Analyzing and Interpreting
Q4-1. Return on investment measures profitability in relation to the amount of investment that has been made in the business. A company can always increase dollar profit by increasing the amount of investment (assuming it is a profitable investment). So, dollar profits are not necessarily a meaningful way to look at financial performance. Using return on investment in our analysis, whether as investors or business managers, requires us to focus not only on the income statement, but also on the balance sheet.
Q4-2.B ROE is the sum of an operating return (RNOA) and a nonoperating return (the effective use of financial leverage – specifically, leverage multiplied by the spread). Increasing leverage increases ROE as long as the spread is positive. Financial leverage is also related to risk: the risk of potential bankruptcy and the risk of increased variability of profits. Companies must, therefore, balance the positive effects of financial leverage against their potential negative consequences. It is for this reason that we do not witness companies entirely financed with debt.

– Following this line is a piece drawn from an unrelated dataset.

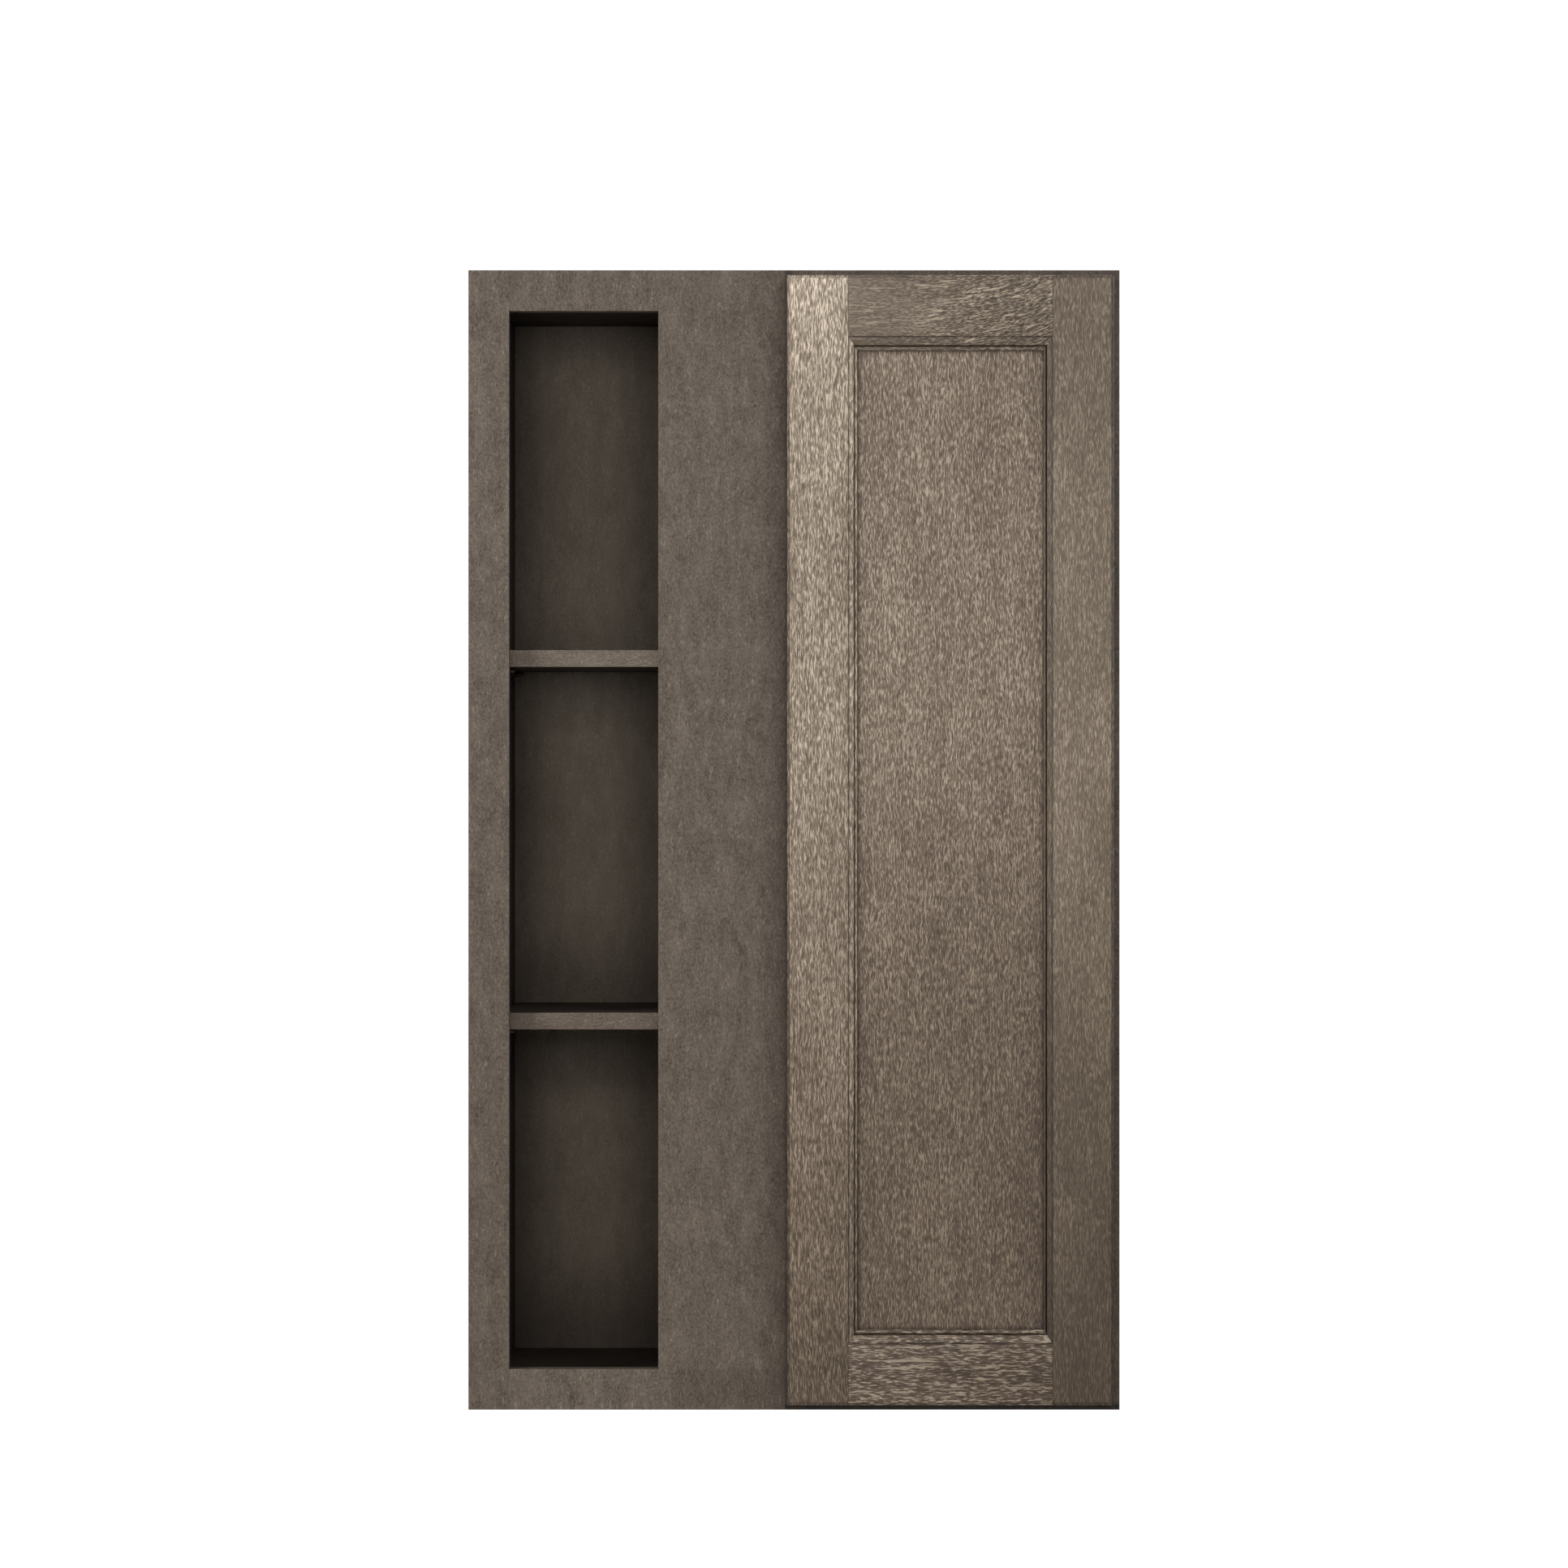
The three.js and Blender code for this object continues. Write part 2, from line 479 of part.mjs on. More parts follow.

Q4-3. Gross profit margins can decline because 1) the industry has become more competitive, and/or the firm’s products have lost their competitive advantage so that the company has had to reduce prices or is selling fewer units or 2) product costs have increased, or 3) the sales mix has changed from higher margin/slowly turning products to lower margin/higher turning products. Declining gross profit margins are usually viewed negatively. On the other hand, cost increases that reflect broader economic events or certain strategic product mix changes might not be viewed negatively.
Q4-4. Reducing advertising or R&D expenditures can increase current operating profit at the expense of the long-term competitive position of the firm. Expenditures on advertising or R&D are more asset-like and create long-term...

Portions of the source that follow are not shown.